Biden taps female admiral to lead US Navy in historic first
Adm. Lisa Franchetti 'will again make history,' says US president
By Michael Hernandez
WASHINGTON (AA) - US President Joe Biden nominated Friday Adm. Lisa Franchetti to lead the Navy in what could mark the historic elevation of a woman to lead the US Navy, and join the Joint Chiefs of Staff.
Franchetti's nomination requires approval in the US Senate where Sen. Tommy Tuberville continues to hold up hundreds of military nominees in protest of a Pentagon policy that pays for service members and their dependents to travel to receive reproductive health care, including abortions, in states where it is available.
Franchetti has served in the military for nearly four decades, most recently serving the Vice Chief of Naval Operations.
"Throughout her career, Admiral Franchetti has demonstrated extensive expertise in both the operational and policy arenas," Biden said in a statement.
"She is the second woman ever to achieve the rank of four-star admiral in the United States Navy, and when confirmed, she will again make history as the first woman to serve as the Chief of Naval Operations and on the Joint Chiefs of Staff," he added.
Biden is nominating Vice Adm. James Kilby to assume Franchetti's outgoing post, and Adm. Samuel Paparo for Commander of Indo-Pacific Command and Vice Admiral Stephen Koehler for Commander of US Pacific Fleet.
Biden sharply condemned Tuberville's ongoing hold on nominees for military posts, saying what "he is doing is not only wrong—it is dangerous."

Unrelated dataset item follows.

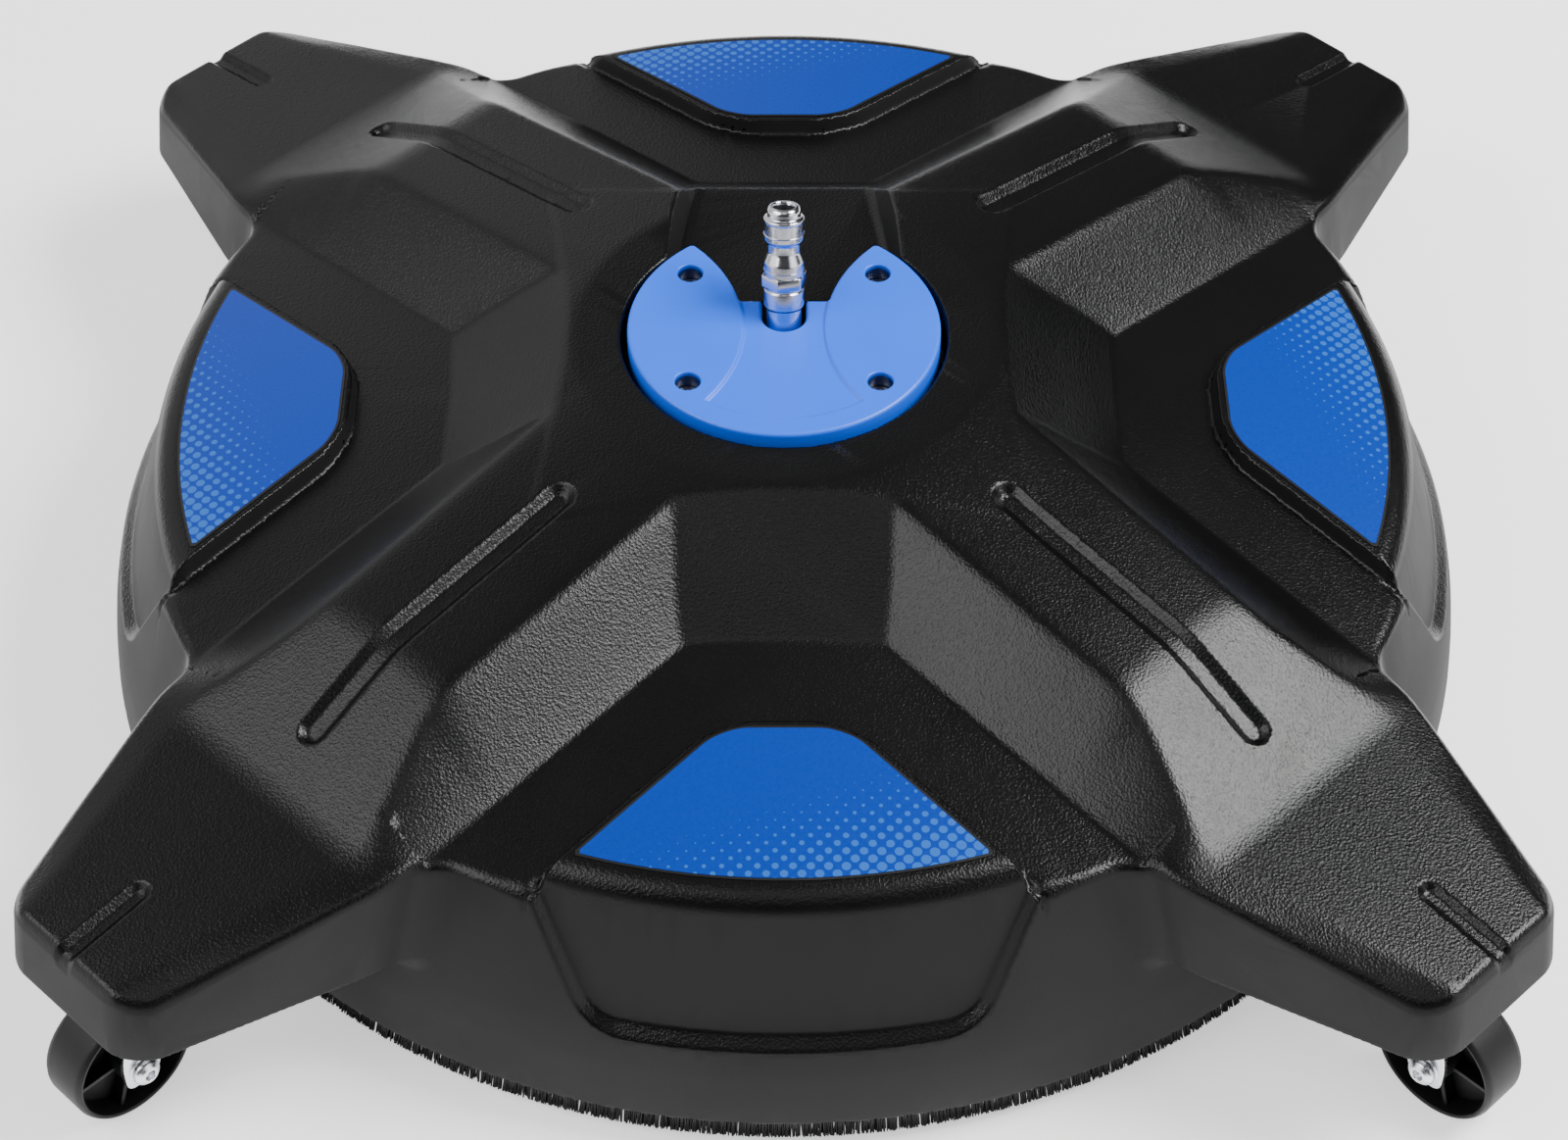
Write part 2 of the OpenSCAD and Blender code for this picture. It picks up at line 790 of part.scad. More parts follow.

"It has long been an article of faith in this country that supporting our servicemembers and their families, and providing for the strength of our national defense, transcends politics," said Biden.
"In this moment of rapidly evolving security environments and intense competition, he is risking our ability to ensure that the United States Armed Forces remain the greatest fighting force in the history of the world. And his Republican colleagues in the Senate know it," he added.
The Pentagon instituted its reproductive health travel policy in the wake of the Supreme Court's decision to overturn Roe v. Wade, a landmark legal ruling that had enshrined federal abortion protections across the country for half a century.
Last week, the Pentagon said as many as 650 military leadership positions could be vacant by year's end without a resolution to the impasse. There are roughly 265 general and flag officer positions that are stalled in the Senate by Tuberville, including the head of the US Marine Corps.